El hombrecillo sabe que al final del día la calle no es problema, la tiene ganada. Ya los quiere ver cuando desembarquen granaderos y antimotines, tanquetas y camiones chorrito. Secretamente está fascinado con las transformaciones de presuntos insurgentes en víctimas de ojos desorbitados y toses convulsas. Tiene filmaciones que repasa a veces en cámara lenta para disfrutar despacito la metamorfosis, como saborear el derretimiento de un chocolate. No, las calles no son bronca. Ni siquiera los levantados, los que se arman para autodefenderse; ni modo que luego, a la hora de la hora, se vayan a poner a los cabronazos con soldados de a de veras…

No. El problema no está en calles ni campales, ni en escondrijos serranos, ni en siglas de ejércitos de desharrapados malnutridos cuyos grandes logros estratégicos serán un par de antenas de alta tensión, quizá una estación repetidora de televisión y en un relámpago de fortuna a lo mejor hasta una toma momentánea de un cuartel o un pozo petrolero. No.

El problema es de medios, y por tanto de percepción. Pero no en los medios tradicionales, que están bien amarrados con la correa de la complicidad, el dinero y las concesiones condicionadas.
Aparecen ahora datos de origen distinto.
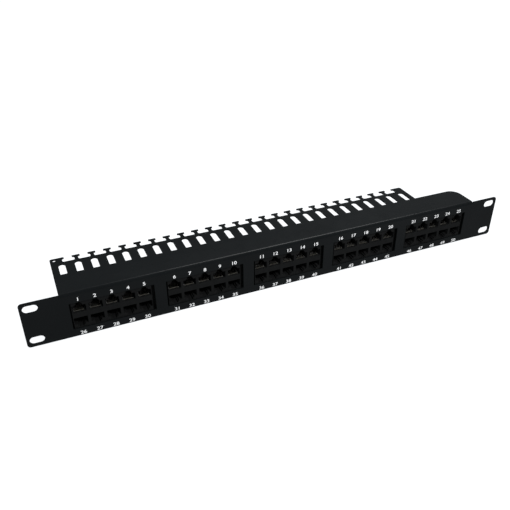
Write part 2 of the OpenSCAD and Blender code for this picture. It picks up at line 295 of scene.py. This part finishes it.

El problema son las redes, donde lo caricaturizan y bañan de blasfemias y denuestos. Pero sobre todo donde se desdibuja mordisqueada la incuestionable solidez aquella de su autoridad. Para uno cortito que, como el hombrecillo, padece miopía del calendario un sexenio se vislumbra eternidad: la encantadora banda de Moebius en cuyo infinito tránsito dignatarios y pontífices le seguirán tratando de usted. No hay prisa, está bien intercalar algún período vacacional, de oportuno filo estratégico. Vendrá el anhelado ajuste de cuentas, dulce instante de venganza en que podrá cobrar a un país entero la abominación de haberse tenido que ocultar, una olvidable ocasión en que fue candidato, en el angustioso recinto de un cuarto de baño mientras su cara de miedo recorría desbocada los groseros cauces de las redes sociales. En qué mala hora, dios suyo, el pinche internet se volvió de veras un instrumento democrático aunque la baza de la pobreza juegue a favor del régimen y el vasto lumpenaje vaya a seguir sin conectarse a Facebook por unos buenos cinco o diez años más, y ya para entonces habrá transcurrido su sexenio, para bien o para mal, y él pasará a los cincuenta y tantos a feliz retiro vitalicio –de preferencia en primer mundo, donde pueda uno pasear sin remordimientos en su Lamborghini–, rodeado de comodidades que, previsor, ya está preparando desde ahora, amarrando tratos con los que mueven el dinero, que son los que de veras mueven al mundo todo.